L’autore ci ricorda che i luoghi nei quali viviamo e le nostre tradizioni sono beni preziosi, da preservare con amore e rispetto perché ci sono stati consegnati per essere custoditi con cura ed essere tramandati a chi verrà dopo di noi. L’intuizione di questo libro nasce da una percezione naturale in cui i cinque sensi si incrociano e si mescolano insieme in una magia quasi perfetta, sicché un odore può farci sentire un suono, mentre un sapore può far sì che vediamo un colore. Il tutto, mentre leggiamo il suo libro, aiuta a formare un quadro, un racconto dove anche mangiare diventa una vera poesia. La parte innovativa di quest’idea è che il libro non è fine a se stesso, ma nasce con lo scopo di accompagnare il lettore nella degustazione dei prodotti tipici di una cucina contadina in uno scenario naturale senza tempo. Il risultato inatteso è che, tornando in contatto con i prodotti della terra e dedicando loro la necessaria attenzione, il lettore riscopre se stesso, quale essere umano e parte integrante della natura che esplora attraverso il gusto. Dalle pagine di questo libro si ricava l’indicazione manifesta di un’adesione ad un’idea necessaria di cultura della memoria, della tradizione, della terra, della natura, pilastri essenziali dell’esistenza comune ed esigenza di una costruzione d’ordine all’interno della quale l’uomo possa fondare il proprio vivere sano. Un libro ricco di descrizioni, immagini evocative e sentimenti in cui è racchiusa la sublime bellezza della nostra vita, come in un soffio dello spirito.

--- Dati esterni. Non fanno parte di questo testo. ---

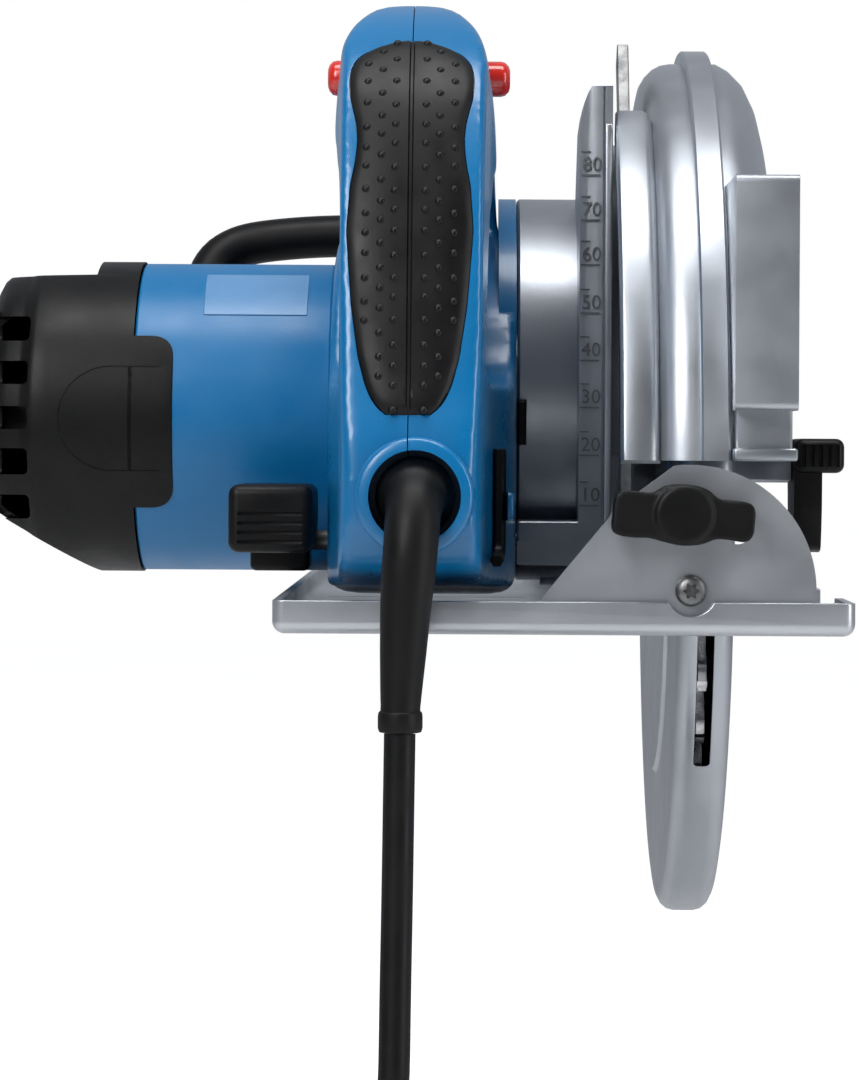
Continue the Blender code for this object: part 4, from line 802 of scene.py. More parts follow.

Con questa opera prima, Angelo D’Amelio apre grandi varchi raccontando la sua anima, quasi come una confessione e, per certi aspetti, come una liberazione, consentendo al lettore di guardarvi dentro. “I luoghi della mia anima” è soprattutto un libro d’amore, un amore condito di gesti naturali, di carezze, di abbracci, genuino ed immediato amore per le donne che fanno da contorno ad una terra magica ricca di antichi sapori. E’ così che storia, antiche ricette, magia, amore, fanno da scenario a questo coinvolgente racconto in cui le immagini di personaggi e paesaggi rivelano la loro anima in una serie di sequenze quasi “cinematografiche” mettendo a fuoco un protagonista che si fonde con le sue stesse sensazioni, le sue stesse visioni e umane percezioni. Ecco un brano tratto dal libro “I luoghi della mia anima”, pag.77: “era un’umile famiglia di contadini con le facce fiere di essere gente del sud che offriva con dignità al destino la propria inerme nudità. Viveva inserita in un ecosistema che rispettava perché parte di un circuito cosmico, di una catena vitale e alimentare attraverso la quale stabiliva una osmosi con l’origine, con il seme, con il grembo della terra. Avevano facce vissute dal sole e vestite dall’aria, e come scriveva Pasolini: “dai negri ai terroni, dagli arabi ai sudamericani, hanno tutti in comune la colpa di avere i visi bruciati dal sole contadino, dal sole delle epoche andate”.
La memoria delle persone umili del sud è incisa nel vento, diventa vaga e inafferrabile come un flatus vocis, che sibila tra gli ulivi, ma non è raccolta né riconosciuta da alcuna memoria pubblica. Dinanzi ai miei occhi si stagliava, nel centro della sala da pranzo, una grande tavola imbandita in modo semplice ma decisamente invitante per il forte richiamo di odori che straripavano e mi assalivano ovunque e i variegati colori che decoravano ogni pietanza lasciavano alla mia fantasia ogni sorta di gustosa immaginazione. Una volta seduto, non esitai, dunque, a consumare avidamente quel pantagruelico e variopinto pasto fatto di fave e cicorie, cime di rape e lasagne, spiedini di coratella di agnello e uccelletti ben cotti, salsicce, melanzane, capriata, olive nere soffritte e, per finire, un buon vino Primitivo rigorosamente preparato e imbottigliato da loro. Ne gustai, per la prima volta nella mia vita, solo qualche stilla aiutato dalle mani sapide dell’anziana mamma che, con presunta saggezza contadina, avvicinando il bicchiere alle mie piccole e timide labbra, mi aiutò a scoprire un sapore fino ad allora sconosciuto al mio palato, ancora troppo giovane e incontaminato per apprezzarne a fondo la vera bontà e il gusto autentico. Intanto quel prezioso nettare degli dei si mescolava ai sapori più famigliari del latte materno i cui residui ancora giacevano negli anfratti del mio piccolo stomaco come i resti di un relitto in fondo al mare”.